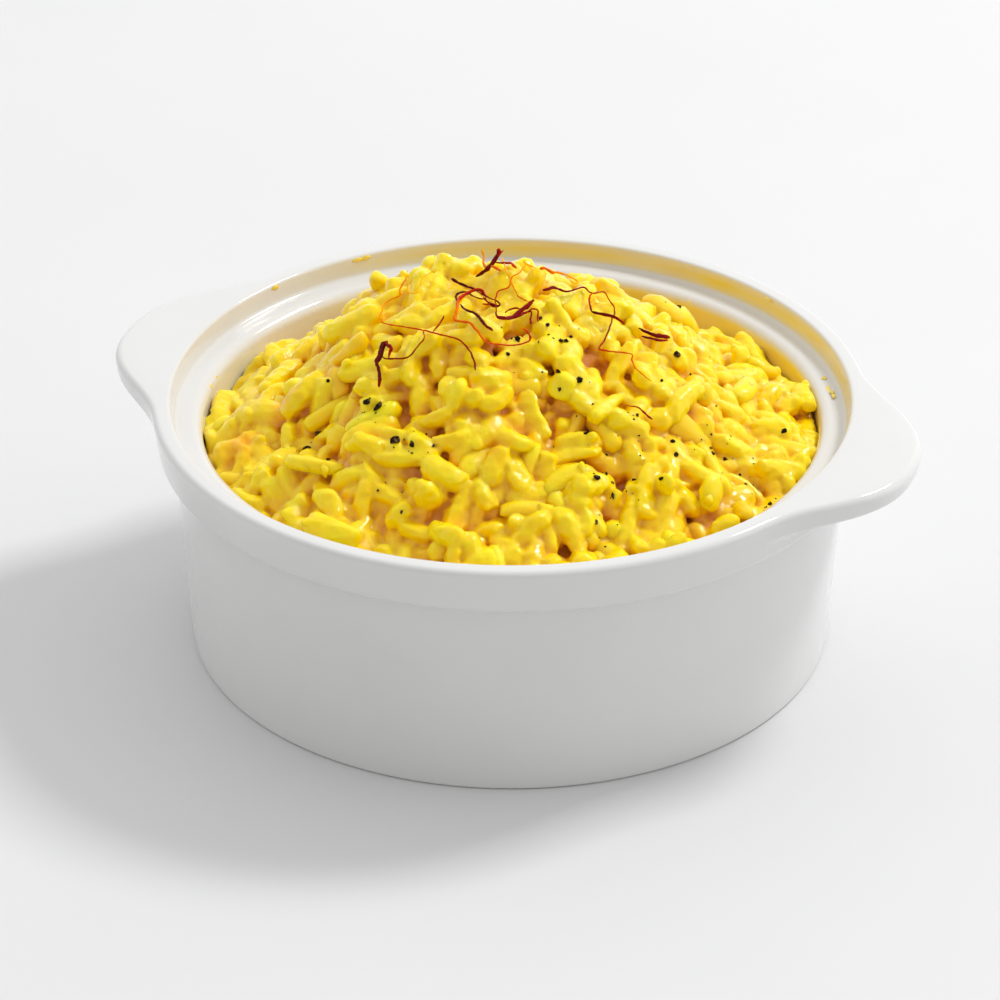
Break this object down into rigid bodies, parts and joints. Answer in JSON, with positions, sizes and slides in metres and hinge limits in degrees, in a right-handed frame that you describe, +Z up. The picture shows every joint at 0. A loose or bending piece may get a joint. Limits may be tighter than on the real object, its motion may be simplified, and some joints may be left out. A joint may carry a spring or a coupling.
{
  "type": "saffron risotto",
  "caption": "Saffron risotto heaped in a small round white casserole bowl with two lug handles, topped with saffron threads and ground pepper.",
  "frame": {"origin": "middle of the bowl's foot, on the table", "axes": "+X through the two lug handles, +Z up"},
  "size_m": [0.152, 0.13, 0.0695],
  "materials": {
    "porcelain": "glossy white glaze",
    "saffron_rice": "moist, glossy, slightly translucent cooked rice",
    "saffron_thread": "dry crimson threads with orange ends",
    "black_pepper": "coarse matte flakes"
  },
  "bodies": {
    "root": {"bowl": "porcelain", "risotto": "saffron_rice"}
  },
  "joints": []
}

□ □ □ □ □

Your goal:
Each line above must be reproduced exactly as it stands.

Correct response:
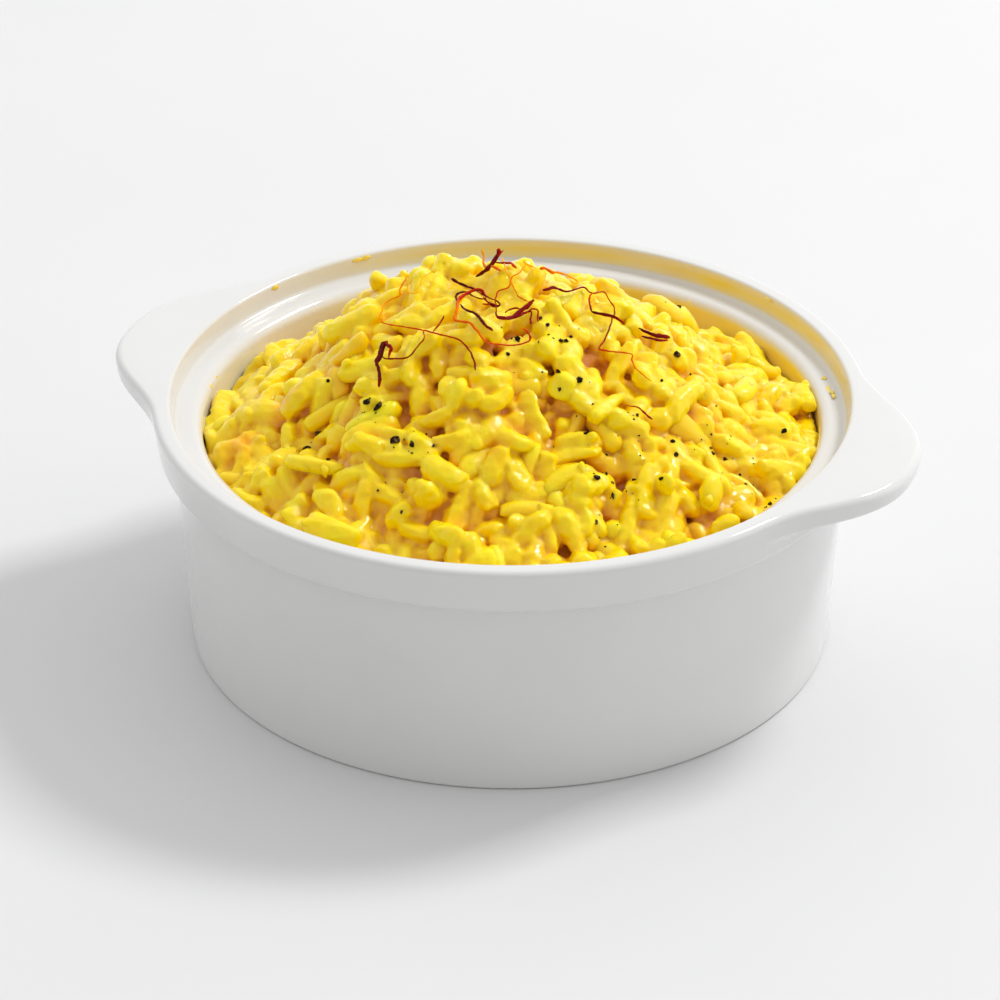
Break this object down into rigid bodies, parts and joints. Answer in JSON, with positions, sizes and slides in metres and hinge limits in degrees, in a right-handed frame that you describe, +Z up. The picture shows every joint at 0. A loose or bending piece may get a joint. Limits may be tighter than on the real object, its motion may be simplified, and some joints may be left out. A joint may carry a spring or a coupling.
{
  "type": "saffron risotto",
  "caption": "Saffron risotto heaped in a small round white casserole bowl with two lug handles, topped with saffron threads and ground pepper.",
  "frame": {"origin": "middle of the bowl's foot, on the table", "axes": "+X through the two lug handles, +Z up"},
  "size_m": [0.152, 0.13, 0.0695],
  "materials": {
    "porcelain": "glossy white glaze",
    "saffron_rice": "moist, glossy, slightly translucent cooked rice",
    "saffron_thread": "dry crimson threads with orange ends",
    "black_pepper": "coarse matte flakes"
  },
  "bodies": {
    "root": {"bowl": "porcelain", "risotto": "saffron_rice"}
  },
  "joints": []
}